80. Un acte bien naturel au gouvernement vainqueur fut de désarmer les gardes nationales de toutes les parties de l’île ; les esclaves crurent voir dans cette mesure des dispositions hostiles contre les habitants. Ils pensèrent que les Anglais ne s’opposeraient pas à une révolte dont les Français seraient seuls victimes : le mot fut donné à Saint-Leu et à Saint-Louis ; mais le complot échoua dans cette dernière localité, grâce aux aveux du Cafre Figaro qui reçut en récompense sa liberté, une pension annuelle, et une terre sur la commune de Saint-Joseph.

Les révoltés de Saint-Leu commirent d’affreux ravages avant que les habitants eussent pris les mesures convenables pour leur sûreté. On vit alors des esclaves fidèles défendre leurs maîtres au prix de leur vie. « Nous savons bien, disaient-ils, que, quand ces scélérats auront tué les blancs, ils tueront aussi les bons noirs. »

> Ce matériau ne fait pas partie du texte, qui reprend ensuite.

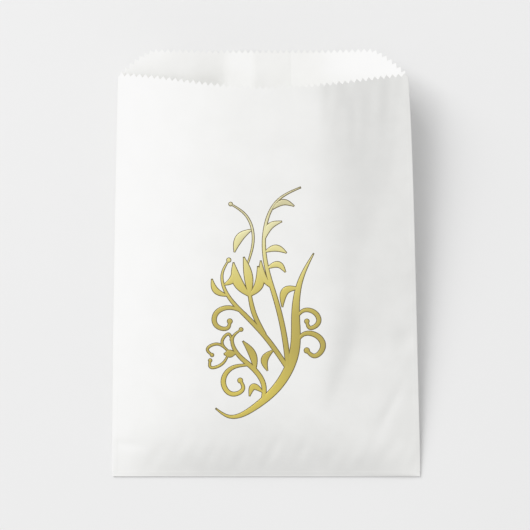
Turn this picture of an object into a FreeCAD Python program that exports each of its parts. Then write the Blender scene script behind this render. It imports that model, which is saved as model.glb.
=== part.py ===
"""Flat paper gift bag, lying on its back with its mouth part open.

The bag is one sheet of white paper: a tube glued along a lapped seam down the back, with its
bottom end folded under and glued, and with a pinked (saw-tooth) mouth whose back stands past
the front as a lip. The sheet is modelled in panels that meet along its folds and bends, because
those are what turn when the mouth opens and closes.

Frame: X across the bag, Y from the bottom fold to the mouth, Z up from the table.
The panels are drawn in the closed, flat bag, on sheet places (x, s), where s is the height above
the bottom fold, and are then swung open by MOUTH_ANGLE. All sizes are in millimetres.
"""

import FreeCAD
import Part
import math
import os

from FreeCAD import Rotation, Vector

# Overall sizes of the closed bag
BAG_WIDTH = 165.0
FRONT_HEIGHT = 216.0
LIP_HEIGHT = 13.0

# Mouth: the lip's rounded shoulders, the hollow in the front's edge, and the pinking. A shoulder
# is a quadratic curve: how fast it first runs inwards and rises, as shares of its whole run and rise
LIP_SHOULDER = 22.0
SHOULDER_RUN = 1.28
SHOULDER_RISE = 1.84
FRONT_EDGE_DIP = 3.0
TOOTH_PITCH = 3.2
TOOTH_DEPTH = 2.0

# Layers
PAPER = 0.12
GLUE_FILM = 0.04
PRINT_FILM = 0.03

# Back seam, where the right leaf laps over the inside of the left leaf
SEAM_OVERLAP = 19.0
SEAM_OFFSET = 5.0
SEAM_RAMP = 1.5

# Bottom, folded under the back: two plies, the outer one longer
FLAP_OUTER_DEPTH = 18.0
FLAP_INNER_DEPTH = 9.0
FLAP_RAMP = 3.0
GLUE_MARGIN = 1.5

# Side panels, which run from the bottom corners and are this wide at the mouth. A front panel's
# lower end is cut off where it has narrowed to the tip width
LEFT_PANEL_WIDTH = 60.0
RIGHT_PANEL_WIDTH = 50.0
PANEL_TIP_WIDTH = 0.4

# How far the mouth stands open: the front's angle from the back, in degrees
MOUTH_ANGLE = 13.0

# Clearances
LAYER_CLEARANCE = 0.15
PANEL_MARGIN = 1.0
BEND_CLEARANCE = 0.06
SIDE_CLEARANCE = 0.35
SIDE_FOLD_RADIUS = 0.25

# Gold print on the front: how far its lowest point is above the bottom fold, and its height
PRINT_BASE = 31.5
PRINT_HEIGHT = 128.0

# Places worked out from the sizes
HALF_WIDTH = BAG_WIDTH / 2
FLAP_STACK = 2 * PAPER + GLUE_FILM
SEAM_STEP = PAPER + GLUE_FILM
FRONT_LEVEL = FLAP_STACK + SEAM_STEP + PAPER + LAYER_CLEARANCE
FOLD_RADIUS = (FRONT_LEVEL + PAPER) / 2
BACK_HEIGHT = FRONT_HEIGHT + LIP_HEIGHT
FOLD_Y = -(BACK_HEIGHT - FOLD_RADIUS) / 2
BACK_SIDE_START = FLAP_OUTER_DEPTH + FLAP_RAMP + PANEL_MARGIN
PANEL_WIDTH = {-1: LEFT_PANEL_WIDTH, 1: RIGHT_PANEL_WIDTH}
BEND_SLOPE = {side: math.atan2(width, FRONT_HEIGHT) for side, width in PANEL_WIDTH.items()}
BEND_SETBACK = (PAPER / 2 + BEND_CLEARANCE) / math.cos(max(BEND_SLOPE.values()))
SIDE_EDGE = HALF_WIDTH - 2 * SIDE_FOLD_RADIUS - SIDE_CLEARANCE
BACK_START = {side: BACK_SIDE_START for side in PANEL_WIDTH}
FRONT_START = {side: (HALF_WIDTH - SIDE_EDGE + BEND_SETBACK + PANEL_TIP_WIDTH) * FRONT_HEIGHT / width
               for side, width in PANEL_WIDTH.items()}
SEAM_LEFT = SEAM_OFFSET - SEAM_OVERLAP / 2
SEAM_RIGHT = SEAM_OFFSET + SEAM_OVERLAP / 2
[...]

Fougeroux, ancien sergent, aidé de 22 habitants, parvint à dissiper les bandes et à les refouler dans les ravins. Sur ces entrefaites, arriva un détachement de soldats anglais ; une centaine de rebelles, garrottés, furent amenés à Saint-Denis. Trente des principaux coupables subirent la peine capitale, les autres portèrent la chaîne (11 février 1812.)

81. Pendant la tourmente révolutionnaire, le service religieux ne fut point interrompu dans les églises de la Colonie ; mais, sous la domination anglaise, on eut la douleur de voir transformer celle de Saint-Denis en cour judiciaire, à l’occasion de la révolte des esclaves de Saint-Leu.

« Cependant, au moment où la justice des hommes s’apprêtait à prononcer la sentence, le feu du ciel, sillonnant la nue, vint traverser l’église d’un bout à l’autre et se dégagea avec fracas sur son péristyle. De là, le fluide électrique pénétra dans la demeure de l’un des juges et foudroya sa femme et sa belle-sœur. Il était une heure de l’après-midi, par un temps magnifique, lorsque le sinistre arriva (11 février 1812.) » [1]

82. On doit à l’administration anglaise le rétablissement de l’industrie guldivière, l’introduction d’une grande quantité de numéraire, les vins de Constance[2] et de Madère, les marchandises de l’Inde en abondance, à un prix plus modéré que celui imposé par l’île de France. Bourbon avait trop souffert pour ne pas se montrer satisfait de ces libéralités ; il en résulta sinon une cordiale soumission, au moins une entente avantageuse entre les dominateurs et les vaincus. Grâce aussi à la vigilance des gouverneurs, la rage sur les chiens, qui affligea Maurice en 1813, ne parvint point à Bourbon.[3]

83. (1814) Les événements survenus en Europe dès 1812 semblaient annoncer la Restauration ; or, en prévision d’un traité qui rendrait à la France ses possessions lointaines, les Anglais retirèrent de la circulation le numéraire avancé en 1811 ; de plus, ils prirent, dans les ateliers et dans les habitations, les meilleurs noirs pour en former des compagnies de soldats indigènes qu’ils expédièrent sur la Jamaïque.

84. La paix du 30 mai 1814 confirma les prévisions de l’administration anglaise. Bourbon était enfin rendu à la mère-patrie ; toutefois, la rétrocession n’eut lieu que le 6 avril 1815, entre les mains de M. Bouvet de Lozier, maréchal de camp, assisté de M. Marchant, ordonnateur, et de tout le personnel administratif. La remise de l’île fut solennellement proclamée par le major William Carol et Charles Telfair, délégués de sir Farquhar. Maurice demeurait aux Anglais. Les îles-sœurs étaient désormais séparées par titre de nationalité, mais toujours unies par le cœur.

  1. Notice.
  2. Du Cap de Bonne-Espérance.
  3. On prétend qu’il n’y a jamais eu d’exemple de rage canine à la Réunion ; on assure même que des chiens enragés, introduits ici, ont été guéris par la seule influence du climat. Ce fait, s’il était avéré, mériterait d’être étudié sérieusement.